# Set task
Please give the listing again in its entirety, exactly as written.

Start of Data shown

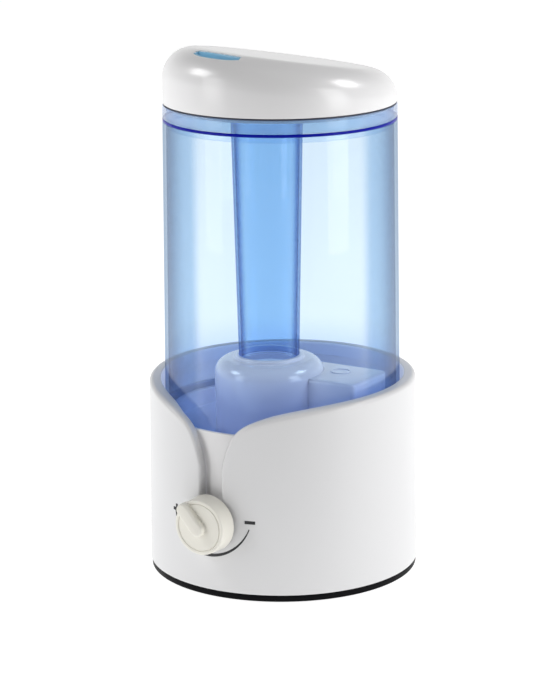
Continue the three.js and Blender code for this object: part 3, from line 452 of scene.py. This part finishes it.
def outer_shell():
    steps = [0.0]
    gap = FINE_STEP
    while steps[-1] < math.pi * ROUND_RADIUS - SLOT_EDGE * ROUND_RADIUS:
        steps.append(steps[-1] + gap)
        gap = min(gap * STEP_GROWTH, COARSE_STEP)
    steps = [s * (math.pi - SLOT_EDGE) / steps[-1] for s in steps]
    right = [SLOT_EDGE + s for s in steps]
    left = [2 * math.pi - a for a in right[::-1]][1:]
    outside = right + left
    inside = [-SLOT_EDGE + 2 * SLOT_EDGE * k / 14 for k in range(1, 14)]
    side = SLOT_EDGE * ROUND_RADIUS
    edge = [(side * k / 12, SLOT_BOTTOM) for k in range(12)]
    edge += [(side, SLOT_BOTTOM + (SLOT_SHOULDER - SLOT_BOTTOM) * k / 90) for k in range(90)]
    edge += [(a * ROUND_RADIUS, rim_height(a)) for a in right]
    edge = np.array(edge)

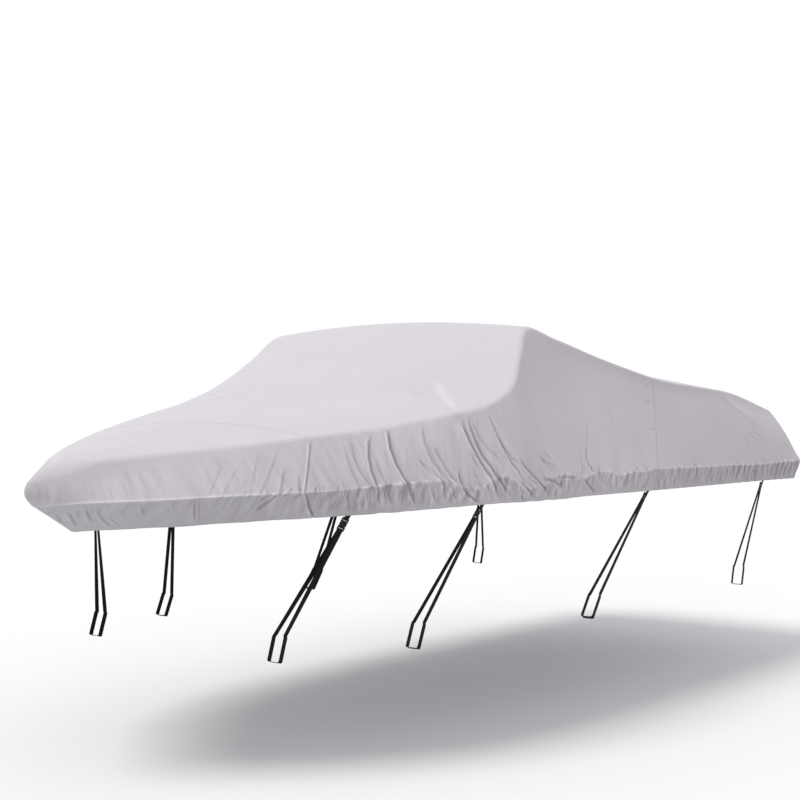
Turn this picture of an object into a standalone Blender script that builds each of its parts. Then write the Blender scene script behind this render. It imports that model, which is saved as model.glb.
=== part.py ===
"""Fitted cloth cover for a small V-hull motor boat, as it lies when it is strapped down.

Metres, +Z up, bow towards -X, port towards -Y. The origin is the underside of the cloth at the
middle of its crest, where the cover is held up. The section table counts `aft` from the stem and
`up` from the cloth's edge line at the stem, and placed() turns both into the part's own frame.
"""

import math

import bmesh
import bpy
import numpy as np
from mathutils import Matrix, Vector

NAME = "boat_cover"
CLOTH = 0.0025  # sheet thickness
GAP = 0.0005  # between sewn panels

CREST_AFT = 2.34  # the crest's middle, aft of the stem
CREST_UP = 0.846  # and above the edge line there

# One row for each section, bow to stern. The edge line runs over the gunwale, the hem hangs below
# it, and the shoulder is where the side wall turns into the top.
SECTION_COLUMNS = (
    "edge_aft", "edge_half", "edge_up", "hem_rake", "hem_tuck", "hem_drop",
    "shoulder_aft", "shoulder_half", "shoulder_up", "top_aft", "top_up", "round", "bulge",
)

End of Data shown

# Written solution
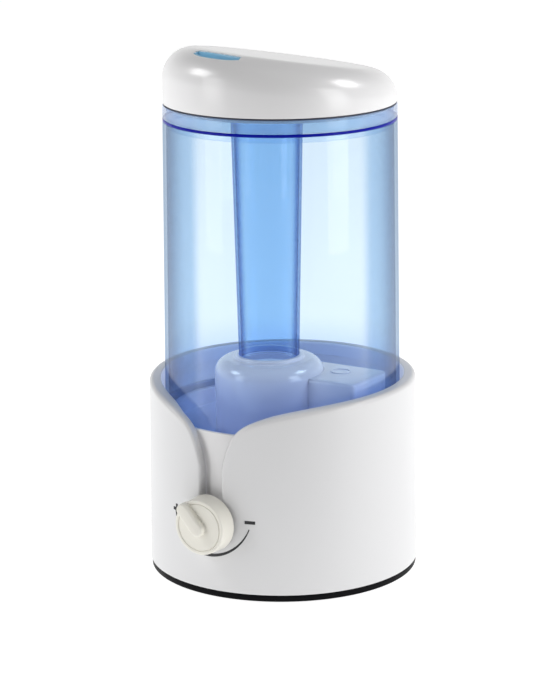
Continue the three.js and Blender code for this object: part 3, from line 452 of scene.py. This part finishes it.
def outer_shell():
    steps = [0.0]
    gap = FINE_STEP
    while steps[-1] < math.pi * ROUND_RADIUS - SLOT_EDGE * ROUND_RADIUS:
        steps.append(steps[-1] + gap)
        gap = min(gap * STEP_GROWTH, COARSE_STEP)
    steps = [s * (math.pi - SLOT_EDGE) / steps[-1] for s in steps]
    right = [SLOT_EDGE + s for s in steps]
    left = [2 * math.pi - a for a in right[::-1]][1:]
    outside = right + left
    inside = [-SLOT_EDGE + 2 * SLOT_EDGE * k / 14 for k in range(1, 14)]
    side = SLOT_EDGE * ROUND_RADIUS
    edge = [(side * k / 12, SLOT_BOTTOM) for k in range(12)]
    edge += [(side, SLOT_BOTTOM + (SLOT_SHOULDER - SLOT_BOTTOM) * k / 90) for k in range(90)]
    edge += [(a * ROUND_RADIUS, rim_height(a)) for a in right]
    edge = np.array(edge)

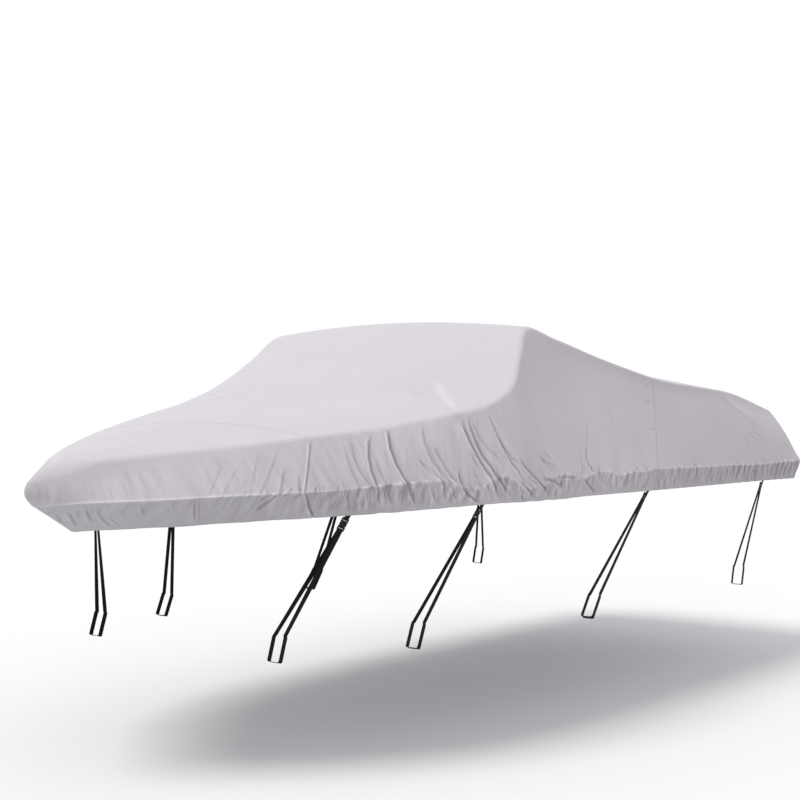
Turn this picture of an object into a standalone Blender script that builds each of its parts. Then write the Blender scene script behind this render. It imports that model, which is saved as model.glb.
=== part.py ===
"""Fitted cloth cover for a small V-hull motor boat, as it lies when it is strapped down.

Metres, +Z up, bow towards -X, port towards -Y. The origin is the underside of the cloth at the
middle of its crest, where the cover is held up. The section table counts `aft` from the stem and
`up` from the cloth's edge line at the stem, and placed() turns both into the part's own frame.
"""

import math

import bmesh
import bpy
import numpy as np
from mathutils import Matrix, Vector

NAME = "boat_cover"
CLOTH = 0.0025  # sheet thickness
GAP = 0.0005  # between sewn panels

CREST_AFT = 2.34  # the crest's middle, aft of the stem
CREST_UP = 0.846  # and above the edge line there

# One row for each section, bow to stern. The edge line runs over the gunwale, the hem hangs below
# it, and the shoulder is where the side wall turns into the top.
SECTION_COLUMNS = (
    "edge_aft", "edge_half", "edge_up", "hem_rake", "hem_tuck", "hem_drop",
    "shoulder_aft", "shoulder_half", "shoulder_up", "top_aft", "top_up", "round", "bulge",
)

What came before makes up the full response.